If, on the other hand, I need the digits of a number as they are commonly written, then I would use @newacct's method, since the problem is one of essentially orthography, not math:

import Data.Char (digitToInt)

writtenDigits :: (Integral a) => a -> [a]
writtenDigits = map (fromIntegral.digitToInt) . show . abs

Compare output:

> digits 123
[3,2,1]
> writtenDigits 123
[1,2,3]

> digits 12300
[0,0,3,2,1]
> writtenDigits 12300
[1,2,3,0,0]

> digits 0
[]
> writtenDigits 0
[0]

In doing Project Euler, I've actually found that some problems call for one, and some call for the other.

About . and "point-free" style

To make this clear for those not familiar with Haskell's . operator, and "point-free" style, these could be rewritten as:

import Data.Char (digitToInt)
import Data.List (unfoldr)

digits :: (Integral a) => a -> [a]
digits i = unfoldr step (abs i)
    where step n = if n==0 then Nothing else let (q,r)=n`divMod`10 in Just (r,q)

writtenDigits :: (Integral a) => a -> [a]
writtenDigits i = map (fromIntegral.digitToInt) (show (abs i))

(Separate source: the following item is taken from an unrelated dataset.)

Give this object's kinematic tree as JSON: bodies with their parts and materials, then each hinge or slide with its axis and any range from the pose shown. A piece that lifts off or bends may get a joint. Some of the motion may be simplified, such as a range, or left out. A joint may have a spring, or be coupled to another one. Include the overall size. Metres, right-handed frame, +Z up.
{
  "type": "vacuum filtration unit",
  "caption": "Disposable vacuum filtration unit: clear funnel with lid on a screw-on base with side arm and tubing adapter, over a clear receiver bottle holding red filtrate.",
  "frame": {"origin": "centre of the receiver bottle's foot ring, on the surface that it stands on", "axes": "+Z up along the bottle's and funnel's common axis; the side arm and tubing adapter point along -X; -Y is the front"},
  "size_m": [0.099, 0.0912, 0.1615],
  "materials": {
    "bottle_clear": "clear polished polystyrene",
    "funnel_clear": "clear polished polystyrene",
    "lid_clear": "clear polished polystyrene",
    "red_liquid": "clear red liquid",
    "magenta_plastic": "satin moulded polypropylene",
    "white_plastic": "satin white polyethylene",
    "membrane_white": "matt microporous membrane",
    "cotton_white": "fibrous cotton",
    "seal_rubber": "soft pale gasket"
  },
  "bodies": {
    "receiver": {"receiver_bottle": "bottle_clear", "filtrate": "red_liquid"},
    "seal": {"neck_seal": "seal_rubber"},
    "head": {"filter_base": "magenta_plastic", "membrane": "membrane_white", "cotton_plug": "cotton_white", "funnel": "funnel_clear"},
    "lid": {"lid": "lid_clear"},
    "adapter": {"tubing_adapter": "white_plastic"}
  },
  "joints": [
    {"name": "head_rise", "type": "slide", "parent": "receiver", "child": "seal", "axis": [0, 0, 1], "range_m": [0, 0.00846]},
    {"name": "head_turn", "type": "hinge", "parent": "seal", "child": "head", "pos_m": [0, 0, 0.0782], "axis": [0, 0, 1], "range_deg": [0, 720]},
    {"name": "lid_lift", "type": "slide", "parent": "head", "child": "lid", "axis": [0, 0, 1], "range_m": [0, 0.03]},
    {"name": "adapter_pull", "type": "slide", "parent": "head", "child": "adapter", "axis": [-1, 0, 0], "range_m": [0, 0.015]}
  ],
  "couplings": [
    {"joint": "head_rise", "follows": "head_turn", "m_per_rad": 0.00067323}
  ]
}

These are exactly the same as the above. You should learn that these are the same:

f . g
(\a -> f (g a))

And "point-free" means that these are the same:

foo a = bar a
foo   = bar

Combining these ideas, these are the same:

foo a = bar (baz a)
foo a = (bar . baz) a
foo   = bar . baz 

The laster is idiomatic Haskell, since once you get used to reading it, you can see that it is very concise.

Answer 7

To sum up all digits of a number:

digitSum = sum . map (read . return) . show

show transforms a number to a string. map iterates over the single elements of the string (i.e. the digits), turns them into a string (e.g. character '1' becomes the string "1") and read turns them back to an integer. sum finally calculates the sum.